In 1989 the first spacecraft launched by NASA, to probe Jupiter, was named Galileo, in honour of the astronomer Galileo Galilei. Finally, once that the notion of the earth revolving around the stationary sun could not be disputed any more, Pope John Paul II, in 1992, acknowledged publicly that the Vatican had made an error in convicting Galileo.

3)   “Ask not what your country can do for you, ask what you can do for your country.”
Is President Kennedy the originator of this quote? Kennedy used  it at his inaugural address in1961. Although he did not take credit for the quote, people attribute it to him. The original quote comes from Marcus Tullius Cicero, a successful lawyer and statesman and one of Rome’s  greatest orator.

4)      Was Alexander Graham Bell the inventor of the telephone?
The real inventor was the Italian Antonio Meucci. He was living in Cuba when he discovered that sounds  can travel through copper wire. In 1850 he moved to the USA to continue his research  and in 1860 he conducted a public demonstration of his invention.  Meucci couldn’t afford the $ 250 fee to take out a patent  so he sent a model with the technical specifications to the Western Union telegraph company, but was unable to meet the senior executive of the company.  Two years later, Alexander Graham Bell, who was working in the laboratory with Meucci, paid for a patent for the telephone and made a deal with Western Union that made him a lot of money. Antonio Meucci sued Bell. In 1889, when it looked  like Meucci may win the case, he died and the court case stopped. Ever since , Bell has been known as the inventor of the telephone. However, in 2002, 113 years after Meucci’s death, the American Congress recognized officially that it was Meucci and not Bell who invented the telephone.
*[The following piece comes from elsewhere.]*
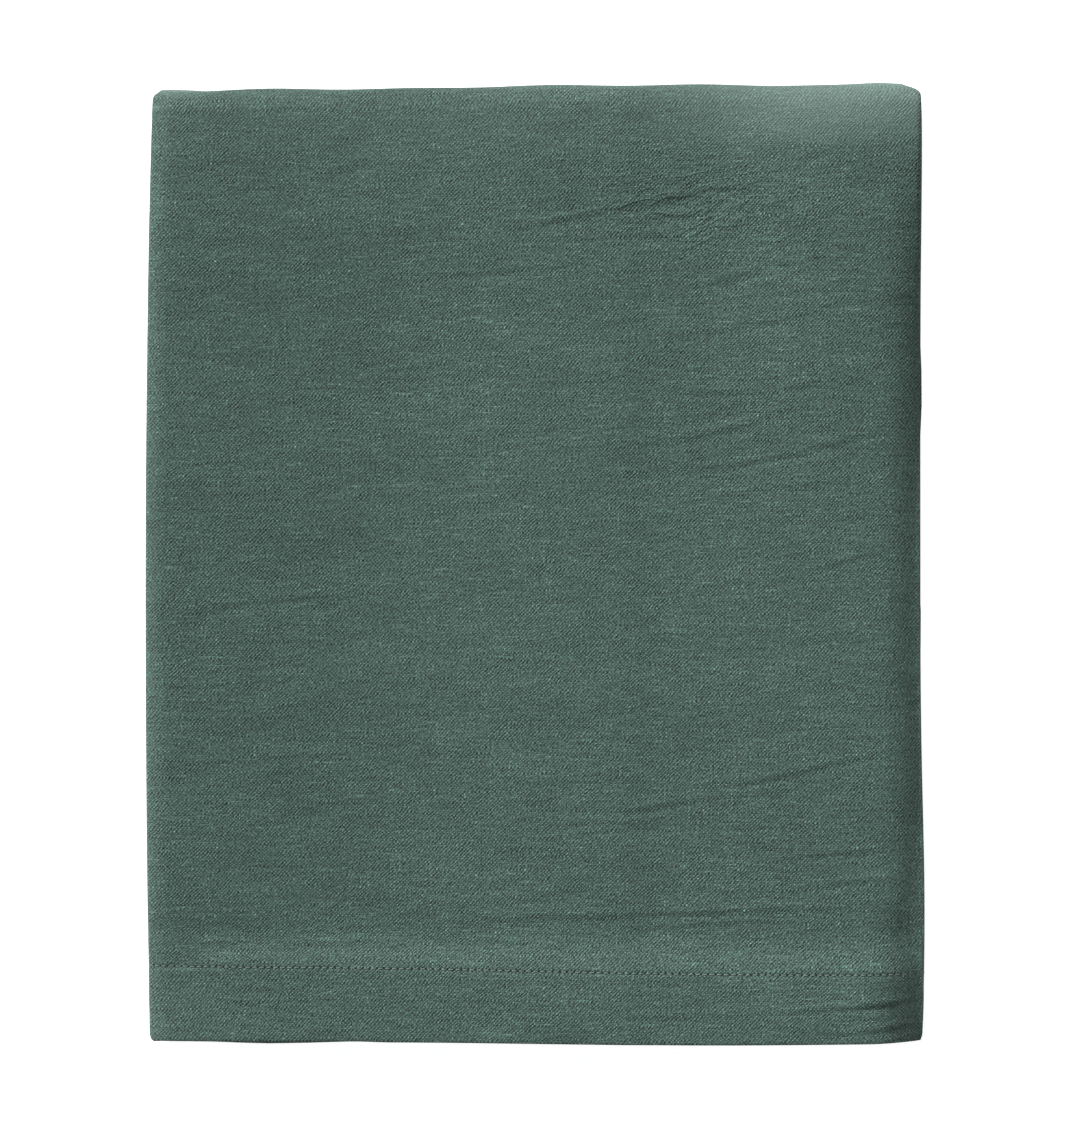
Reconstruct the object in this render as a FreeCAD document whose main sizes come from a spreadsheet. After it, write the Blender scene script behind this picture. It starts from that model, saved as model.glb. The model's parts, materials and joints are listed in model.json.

5)      Was President G.W. Bush justified in attacking Iraq in 2003?
Certainly not, as it is common knowledge now that Saddam did  not participate in the attack of 9/11 nor did he possess WMD (weapons of mass destruction) as the President  had claimed.
Bush was determined to eliminate Saddam at any cost by avoiding diplomacy and by forging Intelligence documents, he led the USA into a war under false pretenses.